What is expected
Output the material below in full, exactly as it is.

+++ Information provided

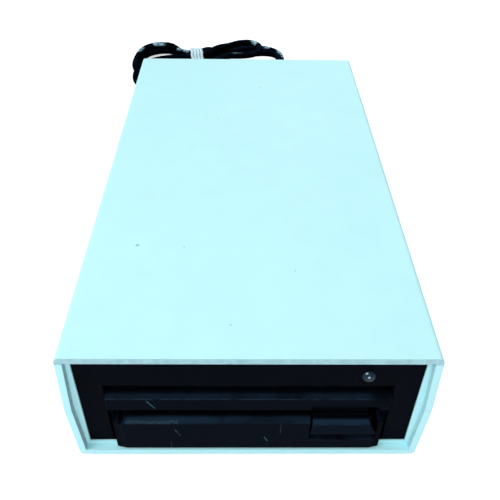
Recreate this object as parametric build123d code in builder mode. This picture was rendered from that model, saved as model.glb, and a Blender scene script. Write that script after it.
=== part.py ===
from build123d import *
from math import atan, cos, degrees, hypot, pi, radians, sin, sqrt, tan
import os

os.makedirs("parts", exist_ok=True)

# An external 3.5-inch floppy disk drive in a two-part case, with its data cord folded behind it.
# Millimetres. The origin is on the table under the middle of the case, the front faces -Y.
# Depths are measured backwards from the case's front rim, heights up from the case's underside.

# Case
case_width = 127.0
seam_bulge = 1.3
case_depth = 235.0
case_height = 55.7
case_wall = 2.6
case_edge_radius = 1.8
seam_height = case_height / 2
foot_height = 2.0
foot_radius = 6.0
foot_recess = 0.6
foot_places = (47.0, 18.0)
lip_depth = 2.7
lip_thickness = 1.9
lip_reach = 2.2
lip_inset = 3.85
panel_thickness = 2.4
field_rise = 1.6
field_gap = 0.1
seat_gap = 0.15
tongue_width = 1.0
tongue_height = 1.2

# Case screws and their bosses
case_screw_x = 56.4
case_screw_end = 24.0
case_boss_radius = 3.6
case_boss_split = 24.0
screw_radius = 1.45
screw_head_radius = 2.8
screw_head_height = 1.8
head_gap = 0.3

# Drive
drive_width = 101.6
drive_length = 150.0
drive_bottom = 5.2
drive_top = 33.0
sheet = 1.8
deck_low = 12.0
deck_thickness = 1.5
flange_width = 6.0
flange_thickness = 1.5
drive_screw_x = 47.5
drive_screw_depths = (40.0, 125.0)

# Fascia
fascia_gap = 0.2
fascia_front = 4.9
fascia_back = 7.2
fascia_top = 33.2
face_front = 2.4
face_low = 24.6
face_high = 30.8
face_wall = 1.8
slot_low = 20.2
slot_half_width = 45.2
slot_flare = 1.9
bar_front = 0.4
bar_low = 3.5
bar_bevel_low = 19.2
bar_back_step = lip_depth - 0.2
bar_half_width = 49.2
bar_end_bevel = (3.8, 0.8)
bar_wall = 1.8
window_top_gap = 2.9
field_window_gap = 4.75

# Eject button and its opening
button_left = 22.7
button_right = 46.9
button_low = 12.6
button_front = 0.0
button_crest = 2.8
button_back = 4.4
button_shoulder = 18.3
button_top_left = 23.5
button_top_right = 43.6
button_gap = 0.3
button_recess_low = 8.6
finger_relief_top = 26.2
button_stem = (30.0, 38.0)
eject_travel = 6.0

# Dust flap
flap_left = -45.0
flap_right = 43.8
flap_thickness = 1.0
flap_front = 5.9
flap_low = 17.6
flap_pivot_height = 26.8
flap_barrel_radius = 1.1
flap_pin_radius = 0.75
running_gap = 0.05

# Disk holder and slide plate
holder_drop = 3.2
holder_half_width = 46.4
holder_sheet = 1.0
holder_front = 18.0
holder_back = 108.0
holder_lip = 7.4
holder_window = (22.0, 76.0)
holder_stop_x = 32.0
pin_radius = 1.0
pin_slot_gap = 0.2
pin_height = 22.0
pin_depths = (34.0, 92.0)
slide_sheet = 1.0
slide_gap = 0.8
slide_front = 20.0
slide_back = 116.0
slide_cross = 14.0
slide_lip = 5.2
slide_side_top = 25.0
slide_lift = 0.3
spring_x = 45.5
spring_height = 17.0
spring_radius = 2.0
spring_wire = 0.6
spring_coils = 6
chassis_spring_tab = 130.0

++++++

Result
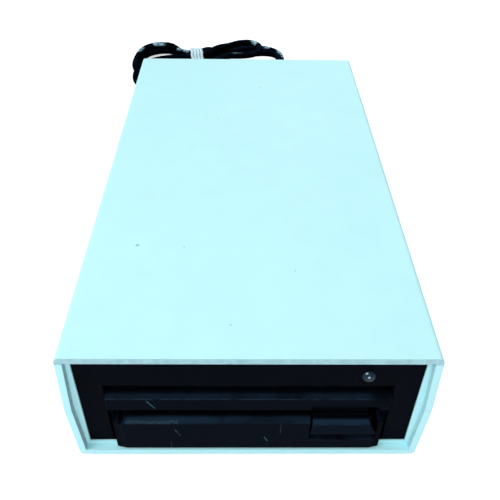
Recreate this object as parametric build123d code in builder mode. This picture was rendered from that model, saved as model.glb, and a Blender scene script. Write that script after it.
=== part.py ===
from build123d import *
from math import atan, cos, degrees, hypot, pi, radians, sin, sqrt, tan
import os

os.makedirs("parts", exist_ok=True)

# An external 3.5-inch floppy disk drive in a two-part case, with its data cord folded behind it.
# Millimetres. The origin is on the table under the middle of the case, the front faces -Y.
# Depths are measured backwards from the case's front rim, heights up from the case's underside.

# Case
case_width = 127.0
seam_bulge = 1.3
case_depth = 235.0
case_height = 55.7
case_wall = 2.6
case_edge_radius = 1.8
seam_height = case_height / 2
foot_height = 2.0
foot_radius = 6.0
foot_recess = 0.6
foot_places = (47.0, 18.0)
lip_depth = 2.7
lip_thickness = 1.9
lip_reach = 2.2
lip_inset = 3.85
panel_thickness = 2.4
field_rise = 1.6
field_gap = 0.1
seat_gap = 0.15
tongue_width = 1.0
tongue_height = 1.2

# Case screws and their bosses
case_screw_x = 56.4
case_screw_end = 24.0
case_boss_radius = 3.6
case_boss_split = 24.0
screw_radius = 1.45
screw_head_radius = 2.8
screw_head_height = 1.8
head_gap = 0.3

# Drive
drive_width = 101.6
drive_length = 150.0
drive_bottom = 5.2
drive_top = 33.0
sheet = 1.8
deck_low = 12.0
deck_thickness = 1.5
flange_width = 6.0
flange_thickness = 1.5
drive_screw_x = 47.5
drive_screw_depths = (40.0, 125.0)

# Fascia
fascia_gap = 0.2
fascia_front = 4.9
fascia_back = 7.2
fascia_top = 33.2
face_front = 2.4
face_low = 24.6
face_high = 30.8
face_wall = 1.8
slot_low = 20.2
slot_half_width = 45.2
slot_flare = 1.9
bar_front = 0.4
bar_low = 3.5
bar_bevel_low = 19.2
bar_back_step = lip_depth - 0.2
bar_half_width = 49.2
bar_end_bevel = (3.8, 0.8)
bar_wall = 1.8
window_top_gap = 2.9
field_window_gap = 4.75

# Eject button and its opening
button_left = 22.7
button_right = 46.9
button_low = 12.6
button_front = 0.0
button_crest = 2.8
button_back = 4.4
button_shoulder = 18.3
button_top_left = 23.5
button_top_right = 43.6
button_gap = 0.3
button_recess_low = 8.6
finger_relief_top = 26.2
button_stem = (30.0, 38.0)
eject_travel = 6.0

# Dust flap
flap_left = -45.0
flap_right = 43.8
flap_thickness = 1.0
flap_front = 5.9
flap_low = 17.6
flap_pivot_height = 26.8
flap_barrel_radius = 1.1
flap_pin_radius = 0.75
running_gap = 0.05

# Disk holder and slide plate
holder_drop = 3.2
holder_half_width = 46.4
holder_sheet = 1.0
holder_front = 18.0
holder_back = 108.0
holder_lip = 7.4
holder_window = (22.0, 76.0)
holder_stop_x = 32.0
pin_radius = 1.0
pin_slot_gap = 0.2
pin_height = 22.0
pin_depths = (34.0, 92.0)
slide_sheet = 1.0
slide_gap = 0.8
slide_front = 20.0
slide_back = 116.0
slide_cross = 14.0
slide_lip = 5.2
slide_side_top = 25.0
slide_lift = 0.3
spring_x = 45.5
spring_height = 17.0
spring_radius = 2.0
spring_wire = 0.6
spring_coils = 6
chassis_spring_tab = 130.0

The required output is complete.